Despite her claims, the Central British Court, according to court documents available to FrontPageAfrica, did not release Dr. Taylor based on her innocence of the allegations brought against her by Mr. Bility’s GJRP and Civitas Maxima.

On 6 December 2019 the Central Criminal Court (The Old Bailey) in London decided to dismiss the charges against Agnes Reeves Taylor. The Court’s decision came after the UK Supreme Court confirmed, in a historic judgment on 13 November 2019, that members of non-State armed groups may be prosecuted for crimes of torture under section 134(1) of the UK Criminal Justice Act 1988, thus legally paving the way for the case against Agnes Reeves Taylor to proceed to trial. However, after rendering its judgment, the UK Supreme Court sent the case back to the Central Criminal Court to consider further evidence from the prosecution’s expert and apply the legal standard confirmed by the Supreme Court to the facts of the case.

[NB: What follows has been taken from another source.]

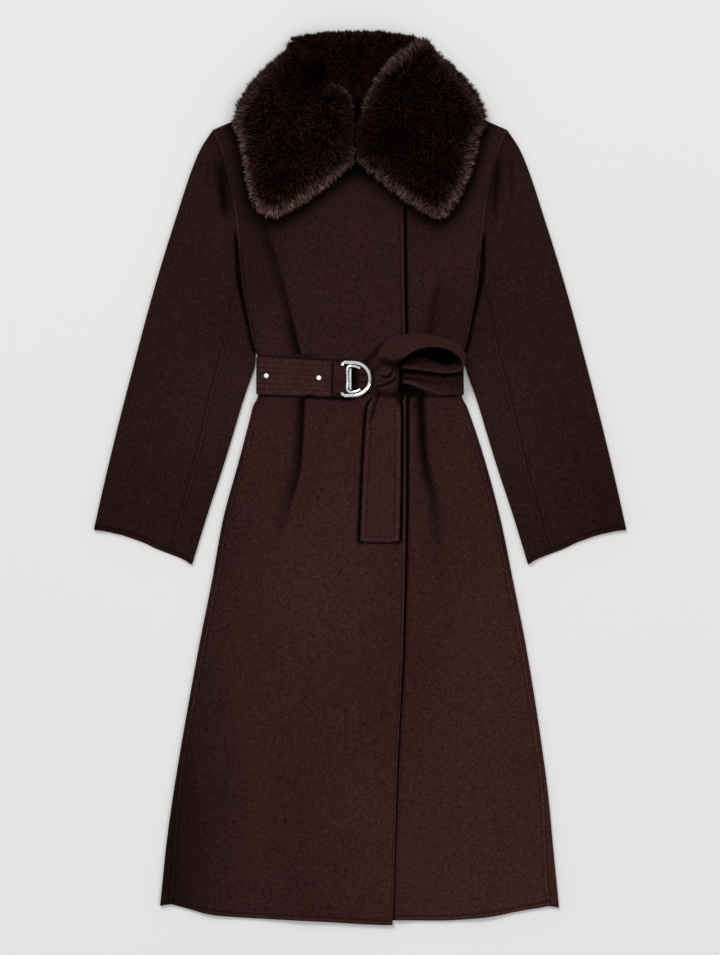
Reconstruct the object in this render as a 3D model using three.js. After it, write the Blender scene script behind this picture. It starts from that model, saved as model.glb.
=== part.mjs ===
// Long belted coat of double-face wool with a fur collar, laid flat with its front up.
// Millimetres. +X runs to the wearer's left, +Y to the collar, +Z up from the surface it lies on.
// The origin is on that surface, under the middle of the coat's outline.

import * as THREE from 'three';

// ---------------------------------------------------------------- driving sizes
const CLOTH = 2.2; // thickness of the wool
const GAP = 0.3; // between two pieces at a seam or where they touch
const LAYER = CLOTH + GAP; // step from one layer of cloth to the next
const FOLD_RADIUS = 3.35; // outside radius of the soft side folds
const FLAT_RADIUS = CLOTH + GAP / 2; // outside radius of a fold pressed flat
const FOLD_RELAX = 12; // distance over which the front sinks from a side fold
const ARC_STEPS = 3; // flats round half a turn of a fold
const FULL_TURN = 180; // degrees by which the back's edge is turned over at a side fold
const ARMHOLE_TURN = 9; // and by which it is turned up along the armhole
const OPEN_TURN = 30; // below this the front stops at the back's edge, with no lap on it
const ARMHOLE_FLAT = 1; // flat end of the back's edge where it isn't folded over

const TOP_Y = 504.5; // shoulder points
const HEM_Y = -616; // side seams at the hem
const HEM_FADE_Y = -330; // above this the rows run straight across
const RISE_Y = 300; // from here the rows bend to the shoulders and neck
const UNDER_EDGE_X = -62; // hidden free edge of the under front
const OVER_RISE = [-112, -80]; // where the over front climbs on the under front
const UNDER_SHOWS = 13; // the under front's folds come in over this width beside the free edge

const BELT_CLOTH = 3; // thickness of the belt
const BELT_LIFT = BELT_CLOTH + GAP; // how far the belt lifts the coat's back
const BELT_SPAN = [114, 180]; // the lift is full between these
const BELT_FADE = 31; // and gone this far beyond
const BELT_REST = 0.45; // air under the belt where it lies on the fronts
const BELT_TURN = 7.6; // outside radius of the belt's turn round a side
const RIB_HEIGHT = 0.8; // quilted ribs of the belt
const RIB_COUNT = 7;

const TUCK_LIFT = 5.6; // the body's sides lie on the sleeves by this much
const TUCK_START = [150, 186]; // height where that lift comes in
const TUCK_END = [300, 330]; // and where it goes out
const TUCK_FADE = 35; // width over which it goes out inwards
const TUCK_AIR = 16; // the fronts stay up over the back by this much more width

const COLLAR_BASE = 7.6; // underside of the fur leaves on the fronts
const COLLAR_RIM = 6; // thickness of the fur at its rim
const COLLAR_LOFT = 27; // height of the fur over its base
const COLLAR_BACK_LOFT = 28; // the same behind the neck
const COLLAR_BACK_ROLL = 8; // extra height of the back collar's upper edge
const COLLAR_ROLL = 15; // extra height of the roll beside the neck
const COLLAR_DROP = [12, 42]; // beyond the shoulder line the leaves come down over this
const SHOULDER_SLOPE = 0.44; // rise of the shoulder line to the neck
const NECK_X = 75; // neck points of the shoulder line
const NECK_Y = 565;

const HOOK = { x: -7, y: 475.5, z: 12.5, radius: 1.5, rod: 0.45 };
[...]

In order for a member of a non-State armed group to be prosecuted for torture, the group must have been exercising “governmental functions”. The Central Criminal Court ruled that the evidence presented by the Crown Prosecution Service (CPS) failed to prove that the NPFL had the requisite authority over the relevant territory at the time the crimes in question were committed. Therefore, the Court dismissed the case. However, in its decision, the Court noted that “there is prima facie evidence that she held a high rank in the NPFL and carried out, whether personally, or by giving orders, or by acquiescing in, the acts of torture which took place in, or on the border of, Nimba County.” Thus, Reeves Taylor was not found innocent.

Civitas Maxima and the Monrovia-based Global Justice and Research Project (GJRP) provided the initial information to the UK authorities which led the Metropolitan Police to conduct an investigation into Agnes Reeves Taylor for several years. UK law allows the CPS in these circumstances to return to court if further evidence of government-like control is gathered. It remains to be seen if CPS will do this.

Seven months after the dismissal of her case, Agnes Reeves Taylor returned to Liberia. Although she had claimed asylum in the UK, her application to settle there permanently was refused under a Home Office rule that there were serious reasons to consider that she had, amongst other things, committed a crime against peace, a war crime, or a crime against humanity.